Originally posted by @Ryan Hazelwood :
@Greg Gaudet thanks you for the inspiration! My aunt and uncle own a house on Maui. I can’t imagine what a “low income” property would even be worth considering theirs was like a couple million or more. How does section 8 housing work and is it worth it?
Wow this is a busy thread.. just getting to respond to this and it's 8 pages later lol
The condos I buy are around 100-200k. I own 6 in one complex, and the average sales price there is about 140-150k (dated units selling for 120ish and nice ones up to 180ish). I bought mine for 70, 75, 95, 97, 30 and 50 (more detailed numbers on each unit and pics on my BP profile).
For HUD you just post that you'll accept HUD in your ads. Then fill out a packet for them to review. Then they approve the rent amount, then send an inspector to make sure all appliances, outlets, doors, etc. all work. Basically anything that is health and safety - they don't care about permitting or legality from my experience. Then once approved the tenant moves in and HUD will pay a portion of their rent each month by direct deposit.

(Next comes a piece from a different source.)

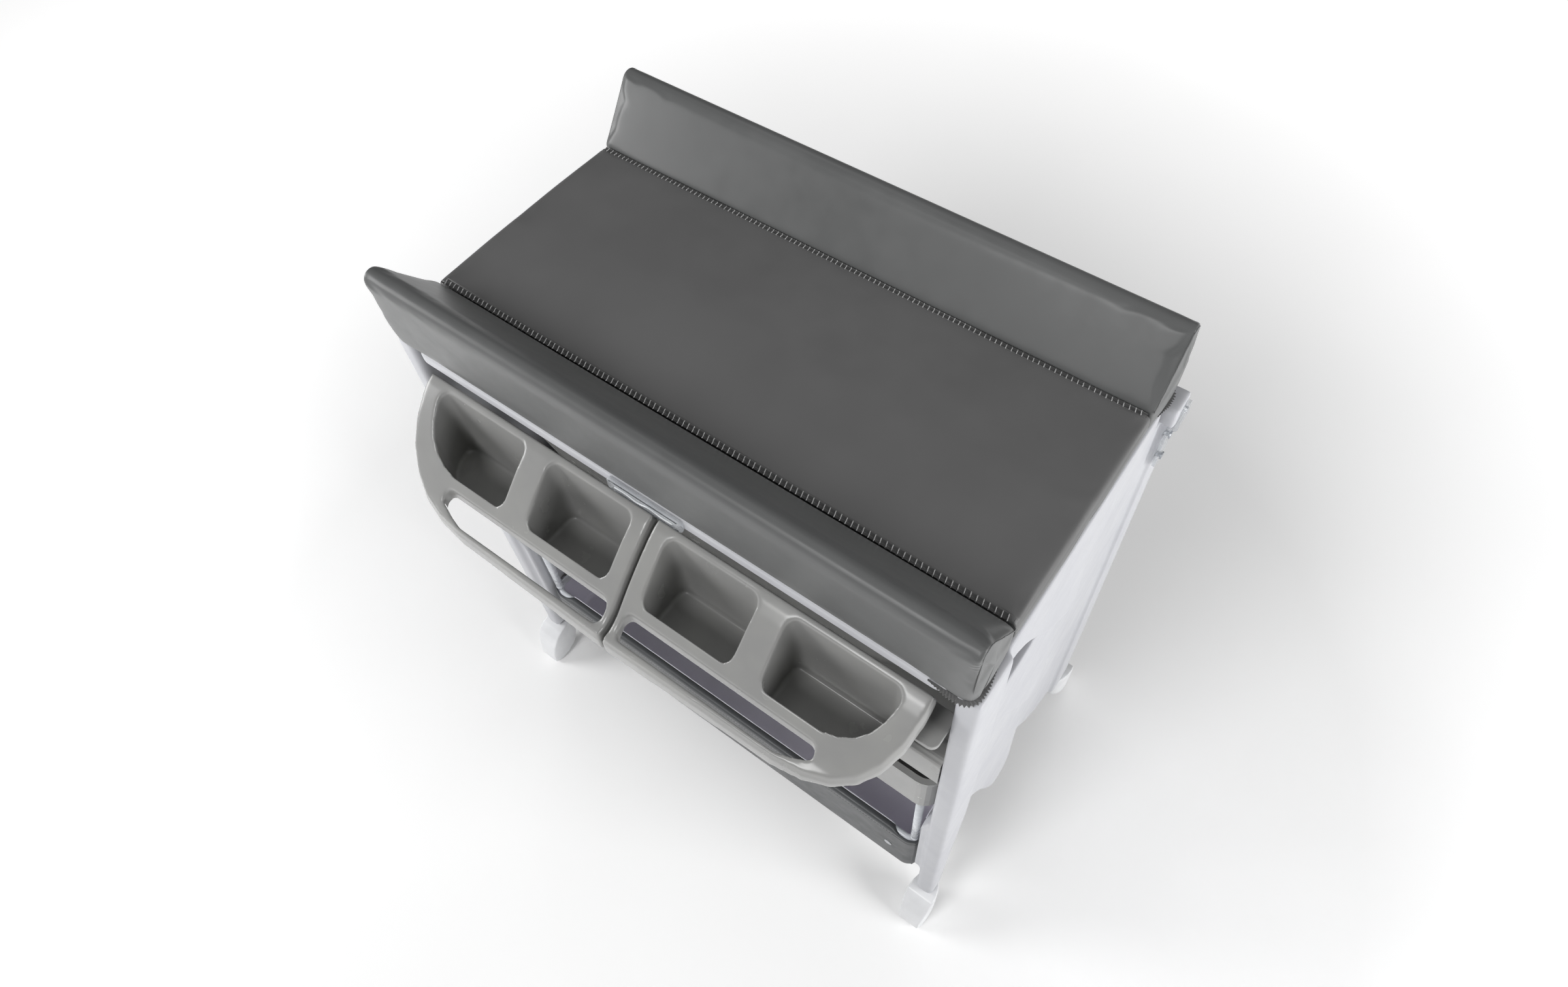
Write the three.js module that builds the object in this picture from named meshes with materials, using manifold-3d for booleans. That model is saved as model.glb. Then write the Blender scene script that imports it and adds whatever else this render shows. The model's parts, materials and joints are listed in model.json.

I collect $4,006 from HUD each month, and a little under $1,000 directly from the tenants (obviously not counting the tenants that don't have HUD assistance). I like this because I can cash flow even if all my tenants stopped paying their rent. And I can evict them, even if the total rent is 1400 for one unit, HUD paid 1300, and the tenant didn't pay their $100 portion. So if a tenant stops paying I can evict them, but cash flow during the eviction. But the reality is that tenants know they lose their HUD if they get evicted, so they generally don't let that happen. Like anyone else, you have to screen HUD tenants, probably more than others.
To answer your question; "is it worth it"; it's the same answer as every other question in REI - like should I buy in my own market or long distance, should I buy SFH or MF, etc. The answer is: it depends on what your goals are. HUD works great for me. But I know others that have hated it.